To go from the sublime to the excruciating, a word about the recent season of the Maguy Marin company and its intermission-less Les Applaudissements ne se mangent pas ( One Can't Eat Applause ). The curtain goes up on a multicolored semi-circle of hanging striped ribbons. People in everyday clothes slip through the ribbons to the sound of numbing music (by Maguy's husband). They stare at each other. They walk around. They stare at us. They run around. One of them falls to the ground and is dragged offstage. Something bad is happening . Another corpse. A third corpse. More running. These people are trapped. Now they're all flopping to the ground. Perhaps five minutes have gone by-an hour to go. The sound drones on. (It reminds me of something-yes, a dentist's drill. And in fact the whole experience is like a session at the dentist.) The noise of an airplane. The performers wiggle offstage on their bottoms, heads down, backs to us-it takes a long time. They infiltrate themselves back on to the stage, through the stripes. Sounds of strafing. Corpses. More dragging. A girl in red stretches out on the floor and rolls across the stage, followed by the others. More machine-gun fire...
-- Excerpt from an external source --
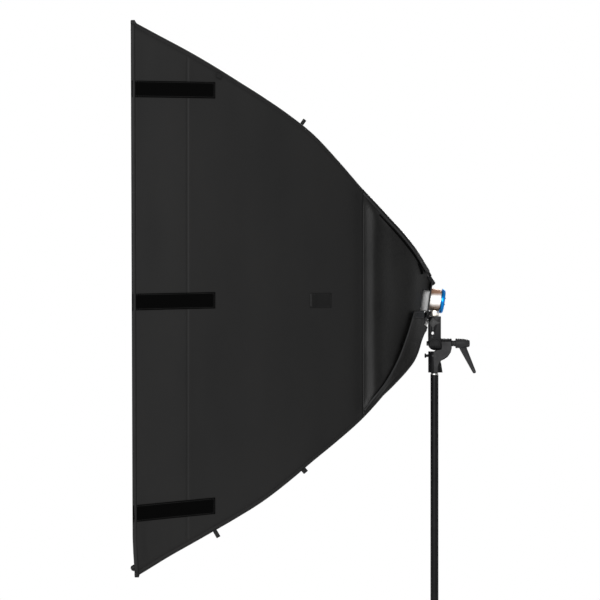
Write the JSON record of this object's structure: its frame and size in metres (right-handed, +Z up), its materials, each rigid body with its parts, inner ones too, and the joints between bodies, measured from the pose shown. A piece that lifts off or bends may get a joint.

The piece doesn't go anywhere, it doesn't come from anywhere, it's just an endlessly repetitive protest against oppression. We all sympathize with the downtrodden of Latin America, but what good can this dreary, earnest agitprop at the Joyce do for them? ("It seems to me essential," Marin writes in the program notes, "that this piece explore spatial and corporeal possibilities, inextricable situations, strategies of power and battles of force that govern human functioning.") Balanchine famously remarked that there are no mother-in-laws in ballet, but is there a better case for propaganda, however well meant?
Maguy Marin's dancers are dedicated, and they seem capable-one of them, Ulises Alvarez, is considerably more than that. But they've been given nothing of intrinsic interest to do. I haven't been so bored since the economics course my father made me take at college, when I sat in class, catatonic, counting the minutes.